─── RECORDS FOR THIS TASK

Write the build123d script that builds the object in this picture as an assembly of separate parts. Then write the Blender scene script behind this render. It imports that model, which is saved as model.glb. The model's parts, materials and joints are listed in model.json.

──────
─── RECORDS FOR THIS TASK

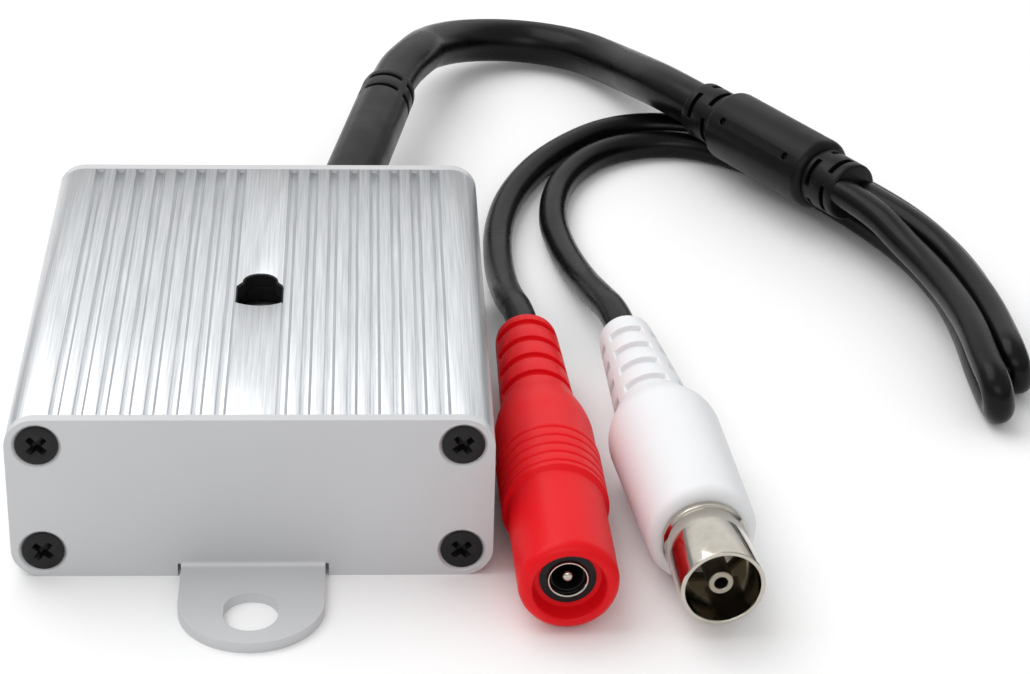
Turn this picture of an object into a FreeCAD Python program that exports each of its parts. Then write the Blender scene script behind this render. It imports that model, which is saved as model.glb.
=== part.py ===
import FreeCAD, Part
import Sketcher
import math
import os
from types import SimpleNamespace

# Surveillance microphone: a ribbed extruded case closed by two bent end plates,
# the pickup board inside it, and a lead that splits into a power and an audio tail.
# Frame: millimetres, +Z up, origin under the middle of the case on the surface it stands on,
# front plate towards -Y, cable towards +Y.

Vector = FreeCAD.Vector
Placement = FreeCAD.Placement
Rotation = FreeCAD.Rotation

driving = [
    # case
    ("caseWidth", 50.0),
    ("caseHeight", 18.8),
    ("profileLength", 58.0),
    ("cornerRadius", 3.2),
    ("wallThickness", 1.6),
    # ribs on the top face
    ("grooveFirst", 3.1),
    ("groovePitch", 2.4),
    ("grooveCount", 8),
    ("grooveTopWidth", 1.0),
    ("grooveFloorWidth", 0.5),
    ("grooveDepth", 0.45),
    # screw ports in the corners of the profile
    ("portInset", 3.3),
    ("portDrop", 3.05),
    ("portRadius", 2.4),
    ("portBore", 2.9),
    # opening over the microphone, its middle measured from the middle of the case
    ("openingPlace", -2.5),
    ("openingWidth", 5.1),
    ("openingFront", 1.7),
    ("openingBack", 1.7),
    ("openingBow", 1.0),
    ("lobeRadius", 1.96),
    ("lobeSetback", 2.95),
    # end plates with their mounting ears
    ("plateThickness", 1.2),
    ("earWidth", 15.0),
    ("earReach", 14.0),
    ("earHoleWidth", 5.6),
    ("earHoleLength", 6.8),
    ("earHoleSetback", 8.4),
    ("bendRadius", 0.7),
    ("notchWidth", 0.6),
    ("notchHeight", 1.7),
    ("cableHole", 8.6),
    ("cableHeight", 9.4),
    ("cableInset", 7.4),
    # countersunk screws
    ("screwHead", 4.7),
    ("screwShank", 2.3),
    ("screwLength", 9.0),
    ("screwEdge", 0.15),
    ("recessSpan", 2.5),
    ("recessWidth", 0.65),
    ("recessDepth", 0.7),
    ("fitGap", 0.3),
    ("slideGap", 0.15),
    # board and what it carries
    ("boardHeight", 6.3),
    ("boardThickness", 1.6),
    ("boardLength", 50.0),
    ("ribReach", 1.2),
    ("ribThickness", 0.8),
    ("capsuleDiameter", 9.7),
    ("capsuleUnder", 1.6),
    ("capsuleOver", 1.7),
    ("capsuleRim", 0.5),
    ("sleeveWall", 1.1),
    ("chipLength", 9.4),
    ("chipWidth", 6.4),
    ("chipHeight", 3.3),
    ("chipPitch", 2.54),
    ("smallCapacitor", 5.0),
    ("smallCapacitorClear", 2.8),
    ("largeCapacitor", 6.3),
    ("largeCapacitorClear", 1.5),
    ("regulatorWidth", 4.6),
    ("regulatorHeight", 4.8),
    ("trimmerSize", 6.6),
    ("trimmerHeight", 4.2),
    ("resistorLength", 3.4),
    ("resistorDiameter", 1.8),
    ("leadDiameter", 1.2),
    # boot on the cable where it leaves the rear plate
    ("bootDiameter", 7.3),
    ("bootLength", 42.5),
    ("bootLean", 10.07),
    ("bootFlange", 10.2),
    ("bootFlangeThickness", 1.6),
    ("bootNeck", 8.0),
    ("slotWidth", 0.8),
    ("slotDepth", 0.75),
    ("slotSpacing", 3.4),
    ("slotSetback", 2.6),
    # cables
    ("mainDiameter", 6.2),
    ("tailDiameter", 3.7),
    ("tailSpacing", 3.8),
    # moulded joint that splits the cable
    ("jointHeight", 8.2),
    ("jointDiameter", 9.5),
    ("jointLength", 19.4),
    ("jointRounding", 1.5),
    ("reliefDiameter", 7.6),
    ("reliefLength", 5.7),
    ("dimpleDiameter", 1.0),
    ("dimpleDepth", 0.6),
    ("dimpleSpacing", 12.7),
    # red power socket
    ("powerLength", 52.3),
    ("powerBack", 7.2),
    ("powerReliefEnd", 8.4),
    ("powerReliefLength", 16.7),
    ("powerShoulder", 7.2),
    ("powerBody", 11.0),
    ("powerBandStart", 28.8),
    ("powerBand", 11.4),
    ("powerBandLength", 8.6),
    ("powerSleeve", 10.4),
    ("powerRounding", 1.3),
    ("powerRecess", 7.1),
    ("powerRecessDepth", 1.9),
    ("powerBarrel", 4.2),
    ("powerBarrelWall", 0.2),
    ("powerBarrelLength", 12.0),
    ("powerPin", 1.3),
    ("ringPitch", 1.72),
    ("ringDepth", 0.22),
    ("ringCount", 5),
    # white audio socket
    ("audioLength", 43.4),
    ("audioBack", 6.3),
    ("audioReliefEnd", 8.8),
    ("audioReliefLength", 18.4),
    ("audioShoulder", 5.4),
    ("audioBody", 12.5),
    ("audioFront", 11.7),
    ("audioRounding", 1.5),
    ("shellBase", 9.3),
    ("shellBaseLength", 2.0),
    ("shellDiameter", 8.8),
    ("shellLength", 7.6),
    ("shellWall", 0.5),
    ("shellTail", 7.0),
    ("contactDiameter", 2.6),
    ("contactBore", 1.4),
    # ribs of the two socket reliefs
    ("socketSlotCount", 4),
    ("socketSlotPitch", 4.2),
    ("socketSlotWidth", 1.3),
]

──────

- _THE PROBLEM_:
From the line that contains "Turn this picture" through the line that contains "# front plate towards -Y, cable towards +Y.", reproduce every line exactly, both end lines included.

- _WRITTEN SOLUTION_:
Turn this picture of an object into a FreeCAD Python program that exports each of its parts. Then write the Blender scene script behind this render. It imports that model, which is saved as model.glb.
=== part.py ===
import FreeCAD, Part
import Sketcher
import math
import os
from types import SimpleNamespace

# Surveillance microphone: a ribbed extruded case closed by two bent end plates,
# the pickup board inside it, and a lead that splits into a power and an audio tail.
# Frame: millimetres, +Z up, origin under the middle of the case on the surface it stands on,
# front plate towards -Y, cable towards +Y.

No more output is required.